To be free of karma the idea of separation has to be rooted out in its entirety, and that will happen only when I realize that all of it without exception is playing out only in my mind. It is my dream of death, the nightmare I made up to prove to myself that I can be a little being separate from others, with friends and enemies and a wide world out there that define me and affect me night and day, and that whatever in this short lifetime I manage to accomplish in this world, I inevitably end in death. Yet, nothing could be further from the truth. My mind is all-powerful and it is my dream. Whatever story I make up and whatever world I fabricate, I place it all there to reflect my wishes, my purpose and my thoughts. There is no rapist outside of my mind. If I accept suffering as a way of paying off a karmic debt, I have stated a purpose for suffering. As long as I have that purpose there will be the suffering. But this need not be. Fortunately I was ready to see another purpose.


Everything that happens to me is because I want the purpose that it serves. Think about it, what is your purpose right now? Undoubtedly your first thought will be that you are here in a spiritual retreat, diving into the experience of Sai Baba's presence and imbibing his teachings. But go deeper. Are you a body sitting there listening to me? Is there someone else sitting next to you? Or is there just you and is everything you experience only happening in your own mind and orchestrated by you? Could you even conceive that the person sitting next to you is an image you made up to keep your reality of separate existence alive? Or can you see that you as a body and they as bodies are all within your mind, not separate from you? And I am just a part of you speaking to you within your mind? Even if you cannot immediately accept all this, do you see that you can always have only two possible purposes? It is either to abide in the One Self, the truth of who you really are, or it is to maintain a separate self-identity. One is of God, the other is of the ego. One is real, the other is unreal.

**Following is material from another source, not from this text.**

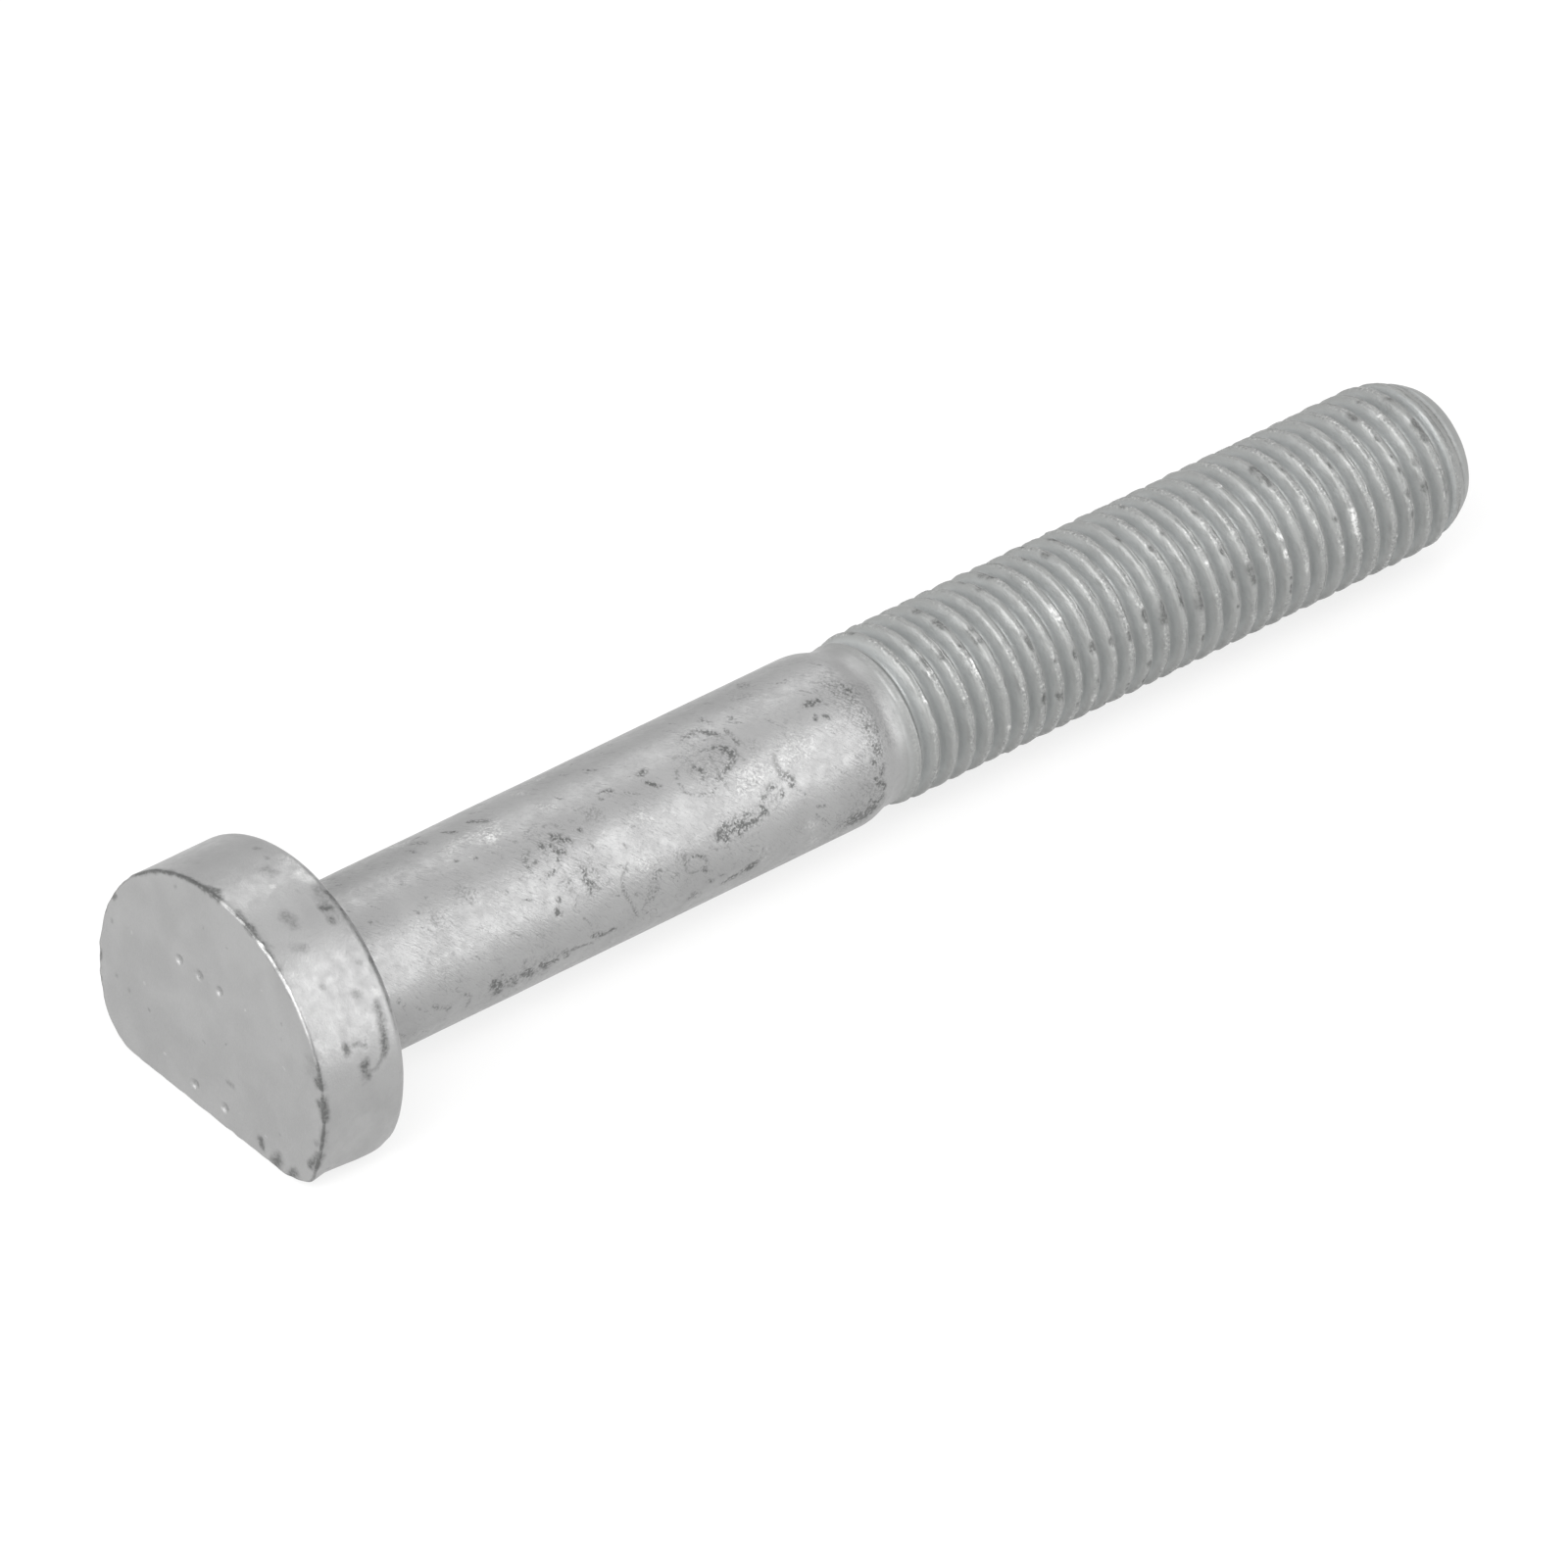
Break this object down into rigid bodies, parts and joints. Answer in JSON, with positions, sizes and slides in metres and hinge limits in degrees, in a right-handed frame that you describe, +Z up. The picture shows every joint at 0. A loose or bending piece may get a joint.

There is nothing that will not be undone instantly when I see no further purpose for it. I am all-powerful because I am not separate or different from God. Can we imagine God being victimized? No. Well, then neither can I be victimized, unless I want to be, because He created me just like Himself. I am not a helpless victim of circumstances beyond my control.


I once had a dream which came to me at a time when I had been struggling with the question of free will. In this dream, Arjuna and I were chatting like brother and sister. "You know Yaani," he said, "I saw the whole Mahabharata war from start to finish before it ever began." Upon hearing that, I threw up my hands and exclaimed in dismay, "Oh Arjuna, does that mean that I have nothing to say about what happens to me in my life, that I have no free-will?!?" "No, Yaani, it is not like that. When your consciousness changes, your destiny changes." In other words, it is my dream and I can change it from a dream of death into a happy dream of eternal life. All I have to do is change my mind from body-consciousness to God-consciousness, from untruth to truth. Every thought I think is either real or unreal. My real thoughts are thoughts I think with God. All the other thoughts are unreal, yet they will have their consequences. There are no neutral thoughts. That is why Baba constantly reminds us to watch our thoughts.